Learn more about the strengths and weaknesses of native in our Pros and Cons of Native Advertising article.


Native ads are terrific examples of how digital marketing has progressed in enhancing the ad experience for both businesses and customers. They counter the effects of ad fatigue by being non-disruptive and similar in look and feel to organic content, and also bringing value to people by helping them solve common issues. Native is currently one of the most successful types of digital advertising, surpassing other ad types in viewability and click-through rates.


What is the meaning of native advertising?

Native advertising is a form of paid promotion that heavily focuses on having the smallest impact on user experience by being non-disruptive and mimicking the look, feel, and function of other organic content of the platform they’re served on.
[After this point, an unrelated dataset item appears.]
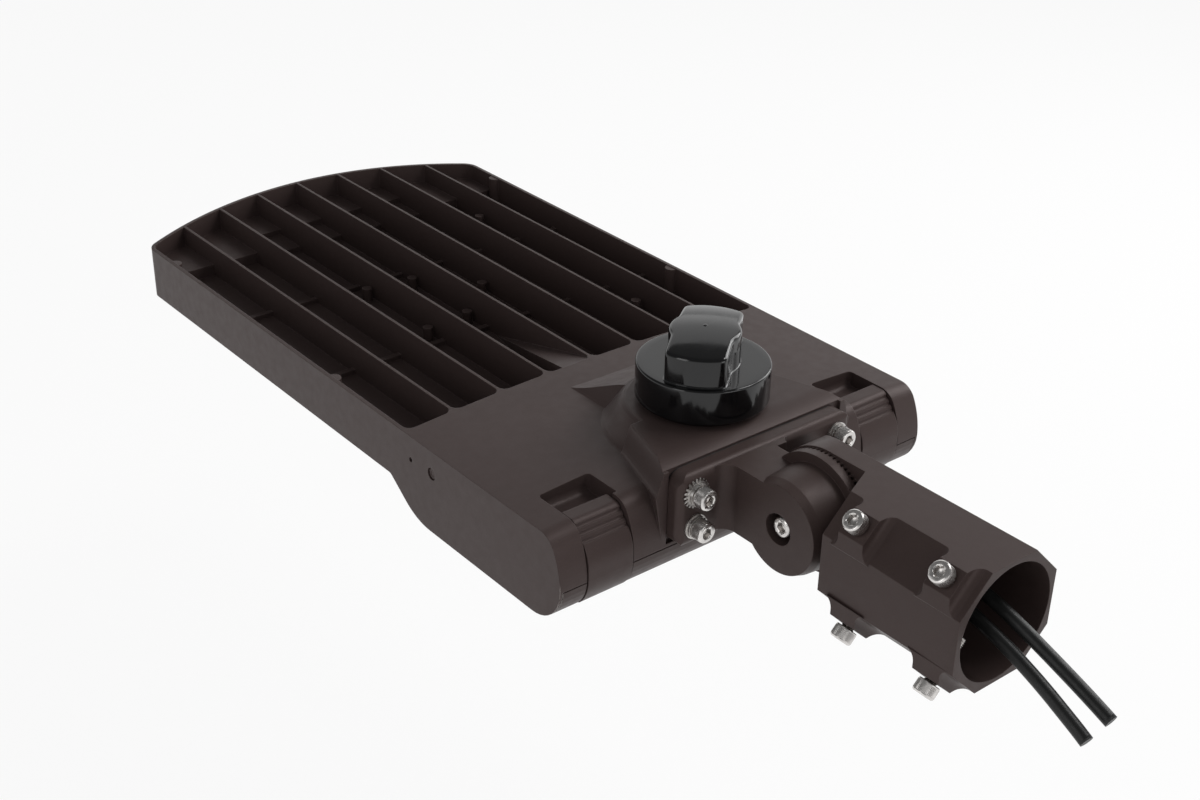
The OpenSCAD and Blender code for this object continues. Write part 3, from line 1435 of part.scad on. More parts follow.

Google search ads, Facebook in-feed ads, and sponsored articles on publication websites are some examples of native advertising.

What are the types of native advertising?

In-feed ads, search ads, recommendation widgets, and promotion listings are different types of native advertising.

What is the goal of native advertising?

The goal of native advertising is to promote a business, product, or service without disrupting the user experience. Native ads tend to bring value to users by helping them fix a common problem or tell an interesting story. Not only do they look and feel like organic content, but they’re also mostly very subtle in promoting a business in order to be aggressive and salesy as little as possible.